BEGIN COLLECTED MATERIAL
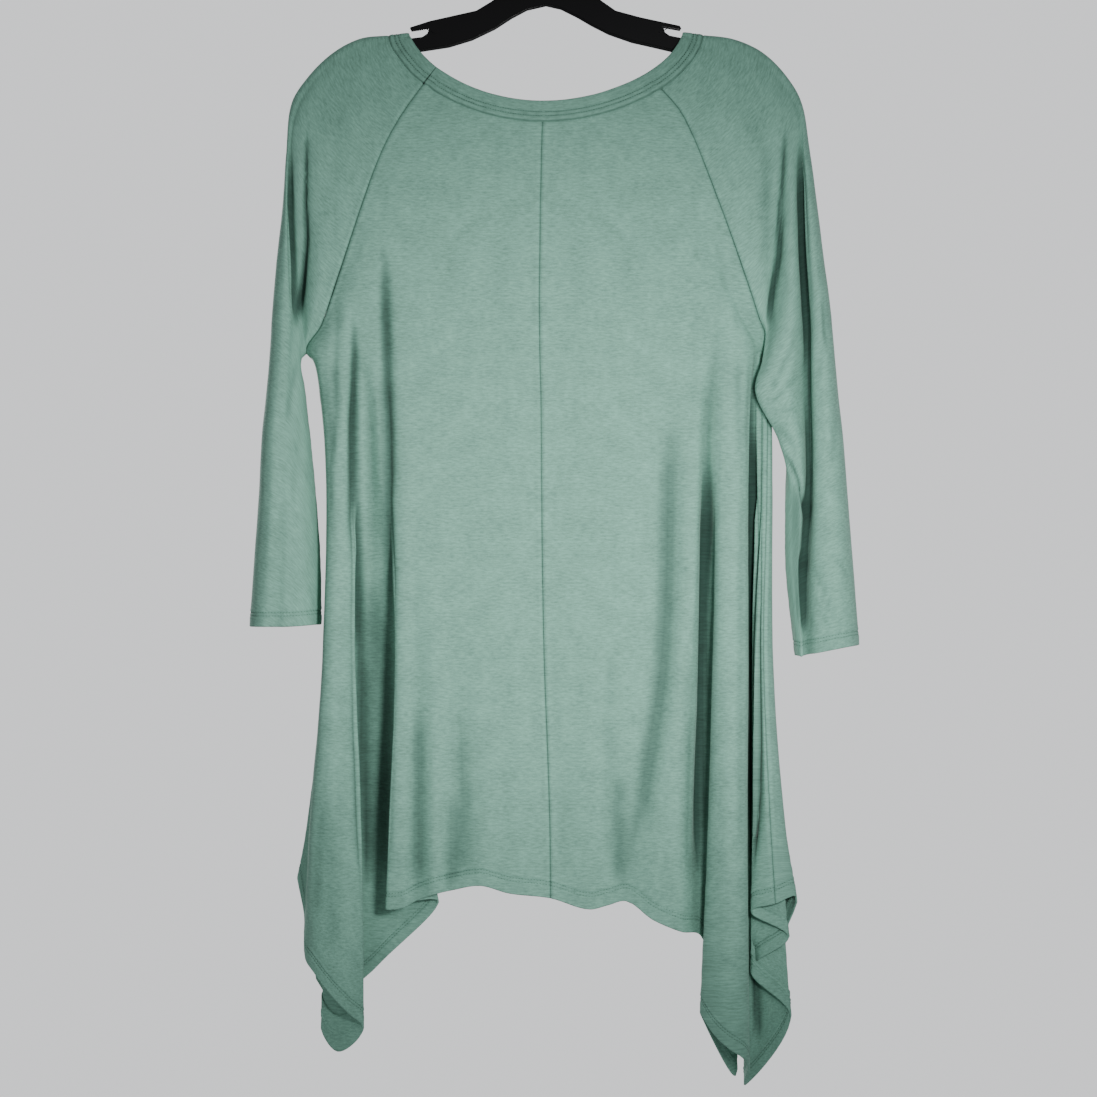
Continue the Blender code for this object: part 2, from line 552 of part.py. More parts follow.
def solid_of(drawn, name, material):
    """A closed mesh object from a drawn curve, with its caps welded on."""
    bpy.context.view_layer.update()
    evaluated = drawn.evaluated_get(bpy.context.evaluated_depsgraph_get())
    mesh = bpy.data.meshes.new_from_object(evaluated)
    mesh.transform(drawn.matrix_world)
    bpy.data.objects.remove(drawn, do_unlink=True)
    welded = bmesh.new()
    welded.from_mesh(mesh)
    bmesh.ops.remove_doubles(welded, verts=welded.verts, dist=0.00001)
    bmesh.ops.recalc_face_normals(welded, faces=welded.faces)
    welded.to_mesh(mesh)
    welded.free()
    mesh.materials.clear()
    mesh.materials.append(material)
    made = bpy.data.objects.new(name, mesh)
    tunic.objects.link(made)
    return made


for old in list(bpy.data.objects):
    bpy.data.objects.remove(old, do_unlink=True)
tunic = bpy.data.collections.new("jersey_tunic_on_hanger")
bpy.context.scene.collection.children.link(tunic)
tools = bpy.data.collections.new("cutters")
bpy.context.scene.collection.children.link(tools)

jersey = new_material("sage_jersey", SAGE, 0.85)
band_jersey = new_material("sage_binding", SAGE_BAND, 0.85)
plastic = new_material("black_plastic", BLACK, 0.22)
steel = new_material("bright_wire", STEEL, 0.25, 1.0)

left_rows, right_rows, front_rows = body_rows()
sleeve_left_rows = sleeve_rows(SLEEVE_LEFT, RAGLAN_LEFT, FRONT_RAGLAN_LEFT, UNDERARM_LEFT)
sleeve_right_rows = sleeve_rows(SLEEVE_RIGHT, RAGLAN_RIGHT, FRONT_RAGLAN_RIGHT, UNDERARM_RIGHT)

# Round the neck from the centre back: left half back, left sleeve, front, right sleeve, right half.
ring = (left_rows[0][:-1] + sleeve_left_rows[0][:-1] + front_rows[0][:-1]
        + sleeve_right_rows[0][::-1][:-1] + right_rows[0][::-1][:-1])

# Flips make every panel's direction point out of the garment.
panels = [(left_rows, False), (right_rows, True), (front_rows, False),
          (sleeve_left_rows, False), (sleeve_right_rows, True)]
directions = shared_directions(panels)
band_rows = neck_rows(ring, directions)
closed_band = [row + row[:1] for row in band_rows]
directions = shared_directions(panels + [(closed_band, True)])

sheet_object("back_left", left_rows, directions, CLOTH, jersey)
sheet_object("back_right", right_rows, directions, CLOTH, jersey, flip=True)
sheet_object("front", front_rows, directions, CLOTH, jersey)
sheet_object("sleeve_left", sleeve_left_rows, directions, CLOTH, jersey, sleeve=True)
sheet_object("sleeve_right", sleeve_right_rows, directions, CLOTH, jersey, flip=True, sleeve=True)
sheet_object("neckband", band_rows, directions, BAND, band_jersey, closed=True)

# Hanger body: a flat outline with rounded edges, bored for the hook.
outline = bpy.data.curves.new("hanger_outline", "CURVE")
outline.dimensions = "2D"
outline.fill_mode = "BOTH"
outline.extrude = ARM_THICKNESS / 2 - ARM_EDGE
outline.bevel_depth = ARM_EDGE
outline.bevel_resolution = 1
outline.offset = -ARM_EDGE
spline = outline.splines.new("POLY")
spline.points.add(len(HANGER_OUTLINE) - 1)
spline.use_cyclic_u = True
for spot, (across, down) in zip(spline.points, HANGER_OUTLINE):
    spot.co = ((across - AXIS) * UNIT, (RAIL - down) * UNIT, 0, 1)
flat = bpy.data.objects.new("hanger_flat", outline)
flat.rotation_euler = (math.pi / 2, 0, 0)
tools.objects.link(flat)
hanger = solid_of(flat, "hanger", plastic)

hub_top = place(AXIS, HUB_TOP, 0).z
bpy.ops.mesh.primitive_cylinder_add(
    vertices=20, radius=WIRE / 2 + SEAM / 2, depth=2 * (STEM_DEPTH + SEAM), location=(0, 0, hub_top))
bore = bpy.context.active_object
bore.name = "hook_bore"
bore.hide_render = True
bore.display_type = "WIRE"
for home in list(bore.users_collection):
    home.objects.unlink(bore)
tools.objects.link(bore)
cut = hanger.modifiers.new("hook_bore", "BOOLEAN")
cut.object = bore
cut.operation = "DIFFERENCE"

# Hook: a stem out of the hub, a short swing to the right, then the arch over to the left.
arch_z = WIRE / 2 - HOOK_RADIUS
hook_points = [(0, hub_top - STEM_DEPTH), (0, hub_top + 0.006), (0.001, hub_top + 0.013),
               (0.0065, arch_z - 0.0275), (0.0155, arch_z - 0.0185), (0.0218, arch_z - 0.0095)]
for n in range(13):
    turn = math.pi * n / 12
    hook_points.append((HOOK_RADIUS * math.cos(turn), arch_z + HOOK_RADIUS * math.sin(turn)))
hook_points += [(-0.0238, arch_z - 0.006), (-0.0232, arch_z - 0.012)]
wire = bpy.data.curves.new("hook", "CURVE")
wire.dimensions = "3D"
wire.bevel_depth = WIRE / 2
wire.bevel_resolution = 2
wire.use_fill_caps = True
run = wire.splines.new("POLY")
run.points.add(len(hook_points) - 1)
for spot, (across, up) in zip(run.points, hook_points):
    spot.co = (across, 0, up, 1)
wire_run = bpy.data.objects.new("hook_run", wire)
tools.objects.link(wire_run)
solid_of(wire_run, "hook", steel)
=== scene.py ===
import math
import bmesh
import bpy
import numpy as np
from mathutils import Matrix, Vector


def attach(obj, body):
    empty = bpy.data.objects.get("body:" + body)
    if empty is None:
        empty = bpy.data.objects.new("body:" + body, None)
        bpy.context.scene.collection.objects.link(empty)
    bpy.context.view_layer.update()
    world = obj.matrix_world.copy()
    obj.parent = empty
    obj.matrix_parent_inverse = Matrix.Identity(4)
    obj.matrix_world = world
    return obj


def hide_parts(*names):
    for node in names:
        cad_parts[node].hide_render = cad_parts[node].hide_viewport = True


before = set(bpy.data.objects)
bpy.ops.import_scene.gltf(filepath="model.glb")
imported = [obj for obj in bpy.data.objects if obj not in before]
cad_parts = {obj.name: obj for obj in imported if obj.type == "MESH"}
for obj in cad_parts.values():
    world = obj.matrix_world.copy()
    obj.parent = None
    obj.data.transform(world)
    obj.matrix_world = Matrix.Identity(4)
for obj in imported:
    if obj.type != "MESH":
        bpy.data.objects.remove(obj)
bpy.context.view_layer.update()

# Sizes in metres. The tables count across and down in steps of one unit, and depth in mm.
unit = 0.00086
axis = 548
rail = -110
shellWall = 0.0007
hemDepth = 0.0135
cuffDepth = 0.0115
hemRowGap = 0.0028  # between the two rows of stitches
foldRound = 0.008  # reach of the turn at a fold
bustShare = 0.65
crookShare = 0.12  # the row just under the arm, and how far it opens the crook there
crookSpread = (5, 3.2, 1.4)
levels = {"bust": 400, "chest": 480, "waist": 650, "hip": 830}
levelOrder = ["underarm", "chest", "waist", "hip", "hem"]
# Steps down each piece between its control lines: the yoke, the arch, then the four levels.
yokeSteps = 8
bodySteps = [2, 9, 20, 42, 44, 56]
sleeveSteps = [2, 9, 14, 16, 18, 20]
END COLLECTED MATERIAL
◆ EXERCISE TASK
Begin at the line that has "# Hook: a stem", stop after the line that has "bpy.data.objects.remove(obj)", and repeat exactly those lines, nothing more.

◆ ANSWER TO THIS TASK
# Hook: a stem out of the hub, a short swing to the right, then the arch over to the left.
arch_z = WIRE / 2 - HOOK_RADIUS
hook_points = [(0, hub_top - STEM_DEPTH), (0, hub_top + 0.006), (0.001, hub_top + 0.013),
               (0.0065, arch_z - 0.0275), (0.0155, arch_z - 0.0185), (0.0218, arch_z - 0.0095)]
for n in range(13):
    turn = math.pi * n / 12
    hook_points.append((HOOK_RADIUS * math.cos(turn), arch_z + HOOK_RADIUS * math.sin(turn)))
hook_points += [(-0.0238, arch_z - 0.006), (-0.0232, arch_z - 0.012)]
wire = bpy.data.curves.new("hook", "CURVE")
wire.dimensions = "3D"
wire.bevel_depth = WIRE / 2
wire.bevel_resolution = 2
wire.use_fill_caps = True
run = wire.splines.new("POLY")
run.points.add(len(hook_points) - 1)
for spot, (across, up) in zip(run.points, hook_points):
    spot.co = (across, 0, up, 1)
wire_run = bpy.data.objects.new("hook_run", wire)
tools.objects.link(wire_run)
solid_of(wire_run, "hook", steel)
=== scene.py ===
import math
import bmesh
import bpy
import numpy as np
from mathutils import Matrix, Vector


def attach(obj, body):
    empty = bpy.data.objects.get("body:" + body)
    if empty is None:
        empty = bpy.data.objects.new("body:" + body, None)
        bpy.context.scene.collection.objects.link(empty)
    bpy.context.view_layer.update()
    world = obj.matrix_world.copy()
    obj.parent = empty
    obj.matrix_parent_inverse = Matrix.Identity(4)
    obj.matrix_world = world
    return obj


def hide_parts(*names):
    for node in names:
        cad_parts[node].hide_render = cad_parts[node].hide_viewport = True


before = set(bpy.data.objects)
bpy.ops.import_scene.gltf(filepath="model.glb")
imported = [obj for obj in bpy.data.objects if obj not in before]
cad_parts = {obj.name: obj for obj in imported if obj.type == "MESH"}
for obj in cad_parts.values():
    world = obj.matrix_world.copy()
    obj.parent = None
    obj.data.transform(world)
    obj.matrix_world = Matrix.Identity(4)
for obj in imported:
    if obj.type != "MESH":
        bpy.data.objects.remove(obj)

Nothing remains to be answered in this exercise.